Immigration lawyer Gary Eisenberg said at a COPE and IFP press conference at parliament yesterday: "This case is all about the Bill of Rights and [the government's] flagrant violation [of it] ."

IFP MP Mario Oriani-Ambrosini said the Immigration Act did not allow the minister of home affairs to "duck, dive and run away like a guilty, scolded child".

The court application will be heard on November 22. If it is successful, it could pave the way for the Tibetan spiritual leader to obtain a visa for the event on Human Rights Day on March 21.

Government spokesmen were caught off guard by the court application.

Presidency spokesmen Mac Maharaj and Harold Maloka insisted that only the Department of International Relations and Cooperation could speak on the Dalai Lama's visa applications.

When told that COPE and the IFP were arguing that the department had no legal right to grant or withhold visas, Maloka would only say the matter had been handled by that department all along.

Home Affairs spokesman Ronnie Mamoepa refused to comment, saying that Dlamini-Zuma had not been served with the legal papers.
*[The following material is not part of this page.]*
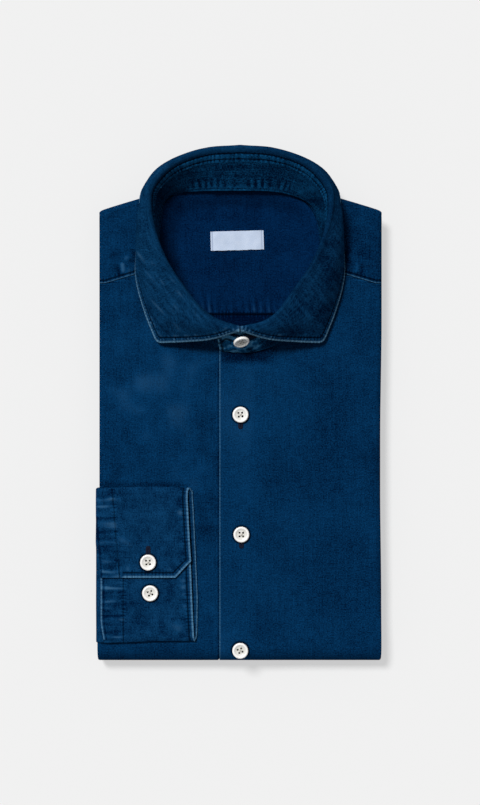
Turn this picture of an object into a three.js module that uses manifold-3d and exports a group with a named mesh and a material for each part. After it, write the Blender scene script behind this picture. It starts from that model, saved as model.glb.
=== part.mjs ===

"We will respond once the papers have been served," he said.

International Relations and Cooperation spokesman Clayson Monyela would only say: "We'll respond to the court case in court".

Oriani-Ambrosini said the Dalai Lama's staff were told openly by the South African High Commission in India that the visa decision was political and that he should get "his people" in South Africa to put pressure on the authorities.

"The Dalai Lama approached the government as early as April for a visa but was told he was too early and should come back at a later time. He did so at exactly the time he was told to apply. The government's conduct led to the effective denial of an entry visa to the Dalai Lama," Oriani-Ambrosini said.

He said that. when he worked in the department, visas were regularly processed for "VIPs" within 20 minutes.

Home Affairs and International Relations "appeared unable or, more likely, unwilling to come to a decision. This is a clear and blatant case of a public officer unreasonably failing to take a decision," the applicants say in their court papers.

A supporting affidavit by Sonam Tenzing, the Dalai Lama's South African representative, says the South African High Commissioner to India, Sehloho Moloi, repeatedly told the Dalai Lama's staff that he, Moloi, needed "clearance" from Pretoria before the visa could be processed.

At one point, the high commission returned the Dalai Lama's visa application, instructing his staff to apply through VFA, a private global visa-application company.

The government has until Monday to say whether it will oppose the application.

Cosatu could not be reached for comment yesterday. But it is unlikely that it will support the IFP and COPE's court case.

Nomfundo Walaza, CEO of the Desmond Tutu Peace Centre, and Dumisa Ntsebeza, the centre's chairman, were unavailable for comment.

Tenzing confirmed that Buthelezi had invited the Dalai Lama but would not comment on the court case.